The best way to avoid bank open/close time is to use fast page mode RAM, and to run "bursts" that mostly hit the page. That's the improvement that made the jump from ~500-800KB/s usable bus bandwidth of early VGA/SVGA cards to multiple MB/s. "Modern" SVGA cards had a FIFO for display data that gets filled using page-mode (burst) reads, and a second FIFO that buffers CPU writes, and can often be drained using page-mode (burst) writes (if the CPU writes consecutive addresses). Due to the FIFOs, the hard real-time requirement on memory access is mitigated, which is the prerequisite to allow burst writes from the bus. Read from the video memory to the CPU will not be prefetched to any FIFO, and can not be posted into a buffer, so the read performance did not get the same upshot as the write performance on that generation of cards, wich makes screen-to-screen copies via the bus annoyingly slow, so this task is best shifted to an accelerator (mentioning this brings this post back on topic. Yeah!)

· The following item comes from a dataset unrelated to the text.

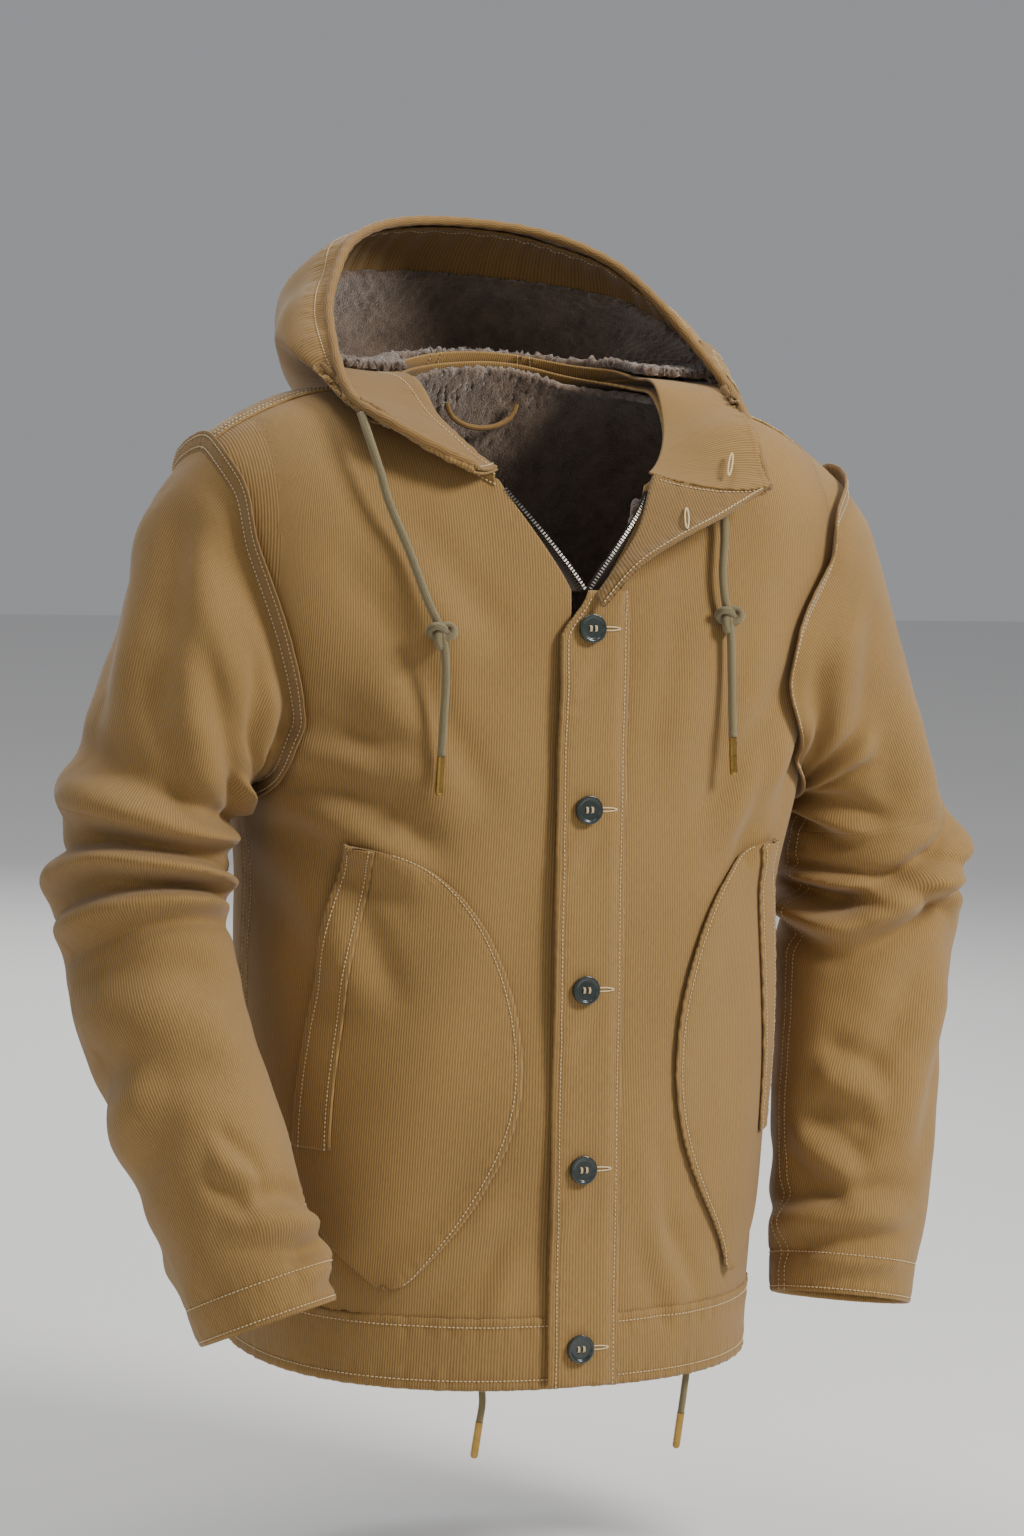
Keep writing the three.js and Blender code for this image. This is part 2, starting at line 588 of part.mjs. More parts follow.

A final remark: The IBM MCGA video system managed to pull off the stunt of displaying 320x200 in 256 colors on VGA monitors using the same timing as the VGA card, so it requires the same 12.6MB/s data rate. Yet, the PS/2 model 30 just has 2 memory chips, each 64K x 4, which is an 8-bit bus. This requires a scan-out cycle time of 80ns. How did IBM pull that off? Easy... at the time the MCGA was designed, dual-ported VRAM got affordable, at least at that capacity. While most people associate VRAM with high-performance graphics systems, IBMs entry-level PS/2 graphics solution also relied on VRAM to provide sufficient memory bandwidth to display that colorful mode.